§ Task brief
Are you able to quote each entry exactly as written?

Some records
* * * * * * *

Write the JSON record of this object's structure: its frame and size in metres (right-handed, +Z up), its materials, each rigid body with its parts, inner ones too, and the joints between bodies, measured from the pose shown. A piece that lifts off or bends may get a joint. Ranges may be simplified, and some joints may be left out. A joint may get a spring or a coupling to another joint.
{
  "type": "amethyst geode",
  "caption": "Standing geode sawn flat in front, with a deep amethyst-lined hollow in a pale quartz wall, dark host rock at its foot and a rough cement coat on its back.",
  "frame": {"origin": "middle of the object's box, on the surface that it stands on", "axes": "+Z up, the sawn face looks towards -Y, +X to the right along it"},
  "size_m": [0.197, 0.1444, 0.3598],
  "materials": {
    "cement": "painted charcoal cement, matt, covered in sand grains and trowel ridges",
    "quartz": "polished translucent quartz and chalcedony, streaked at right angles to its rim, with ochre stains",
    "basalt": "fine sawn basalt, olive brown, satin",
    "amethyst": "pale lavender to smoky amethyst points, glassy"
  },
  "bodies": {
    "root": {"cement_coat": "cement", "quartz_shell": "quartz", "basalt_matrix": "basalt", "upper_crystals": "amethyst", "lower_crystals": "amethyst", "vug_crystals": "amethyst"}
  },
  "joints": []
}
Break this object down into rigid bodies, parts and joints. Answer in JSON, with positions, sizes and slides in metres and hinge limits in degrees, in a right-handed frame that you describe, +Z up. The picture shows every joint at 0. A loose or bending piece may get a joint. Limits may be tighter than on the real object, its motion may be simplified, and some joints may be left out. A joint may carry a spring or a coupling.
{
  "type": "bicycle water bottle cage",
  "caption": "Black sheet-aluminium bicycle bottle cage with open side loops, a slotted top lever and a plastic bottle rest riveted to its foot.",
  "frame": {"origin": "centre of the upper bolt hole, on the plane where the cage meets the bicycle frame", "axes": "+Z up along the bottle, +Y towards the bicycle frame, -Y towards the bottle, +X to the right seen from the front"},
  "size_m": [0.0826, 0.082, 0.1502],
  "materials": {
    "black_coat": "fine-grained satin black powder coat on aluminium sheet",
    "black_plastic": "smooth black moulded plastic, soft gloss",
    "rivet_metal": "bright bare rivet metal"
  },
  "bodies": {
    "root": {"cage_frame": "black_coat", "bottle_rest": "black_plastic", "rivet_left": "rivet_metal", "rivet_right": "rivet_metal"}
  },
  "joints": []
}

* * * * * * *

§ Answer to the task
Write the JSON record of this object's structure: its frame and size in metres (right-handed, +Z up), its materials, each rigid body with its parts, inner ones too, and the joints between bodies, measured from the pose shown. A piece that lifts off or bends may get a joint. Ranges may be simplified, and some joints may be left out. A joint may get a spring or a coupling to another joint.
{
  "type": "amethyst geode",
  "caption": "Standing geode sawn flat in front, with a deep amethyst-lined hollow in a pale quartz wall, dark host rock at its foot and a rough cement coat on its back.",
  "frame": {"origin": "middle of the object's box, on the surface that it stands on", "axes": "+Z up, the sawn face looks towards -Y, +X to the right along it"},
  "size_m": [0.197, 0.1444, 0.3598],
  "materials": {
    "cement": "painted charcoal cement, matt, covered in sand grains and trowel ridges",
    "quartz": "polished translucent quartz and chalcedony, streaked at right angles to its rim, with ochre stains",
    "basalt": "fine sawn basalt, olive brown, satin",
    "amethyst": "pale lavender to smoky amethyst points, glassy"
  },
  "bodies": {
    "root": {"cement_coat": "cement", "quartz_shell": "quartz", "basalt_matrix": "basalt", "upper_crystals": "amethyst", "lower_crystals": "amethyst", "vug_crystals": "amethyst"}
  },
  "joints": []
}
Break this object down into rigid bodies, parts and joints. Answer in JSON, with positions, sizes and slides in metres and hinge limits in degrees, in a right-handed frame that you describe, +Z up. The picture shows every joint at 0. A loose or bending piece may get a joint. Limits may be tighter than on the real object, its motion may be simplified, and some joints may be left out. A joint may carry a spring or a coupling.
{
  "type": "bicycle water bottle cage",
  "caption": "Black sheet-aluminium bicycle bottle cage with open side loops, a slotted top lever and a plastic bottle rest riveted to its foot.",
  "frame": {"origin": "centre of the upper bolt hole, on the plane where the cage meets the bicycle frame", "axes": "+Z up along the bottle, +Y towards the bicycle frame, -Y towards the bottle, +X to the right seen from the front"},
  "size_m": [0.0826, 0.082, 0.1502],
  "materials": {
    "black_coat": "fine-grained satin black powder coat on aluminium sheet",
    "black_plastic": "smooth black moulded plastic, soft gloss",
    "rivet_metal": "bright bare rivet metal"
  },
  "bodies": {
    "root": {"cage_frame": "black_coat", "bottle_rest": "black_plastic", "rivet_left": "rivet_metal", "rivet_right": "rivet_metal"}
  },
  "joints": []
}